When I ask Hume about the exhibition, she points to Lenbach’s Voluptas, painted in 1897 and titled after the Roman goddess of pleasure. As her clothes slide past her hips, Voluptas leans back, privately enraptured; her hair hangs loose like Stella’s. Hume tells me that her students often perceive this painting as inherently self-expressive, as though the woman is alone rather than portrayed and seen by painter and viewer. Despite shifting attitudes towards women and power, she finds that her students ‘identify with [the sitter] rather than seeing it as an objectifying image and they talk about how free she looks and how she’s experiencing her sexuality’. Perhaps influenced by a culture of consciously crafted imagery and selfies, ‘they still want to picture themselves in ways that are disempowering for themselves, even though they experience that as empowering’.

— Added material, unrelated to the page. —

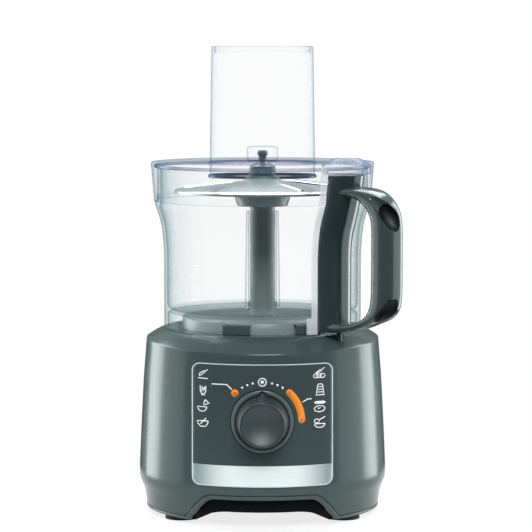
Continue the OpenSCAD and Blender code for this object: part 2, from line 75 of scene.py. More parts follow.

Happily, the last gallery of ‘Unsettling Femininity’ feeds directly into the temporary exhibition ‘Dress Codes: Ellen Lesperance and Diane Simpson’. The contemporary artists Lesperance and Simpson provide alternative feminine representations through drawn, painted and sculpted translations of women’s dress. In Window Dressing: Window 6, Collar and Bib-deco (2007/2008), for instance, Simpson remodels a three-dimensional retail display in grid-like teal, black, and white pixels. Lesperance reproduces items of clothing based on, for example, a photograph of a protester in Tahrir Square during the Egyptian Revolution. They reflect on the socially constructed vocabulary around women’s bodies yet also tease out the sartorial relics of collective action and personal strength. ‘‘Dress Codes’ does not deny the existence of the gaze, but offers new ways of looking and, thus, being. Although femininity has been canned and repackaged over the past century, Lesperance and Simpson suggest the possibility of an eventual reinvention – maybe even freedom.
‘Unsettling Femininity: Selections from the Frye Art Museum Collection’ is at the Frye Art Museum, Seattle, until 23 August 2020.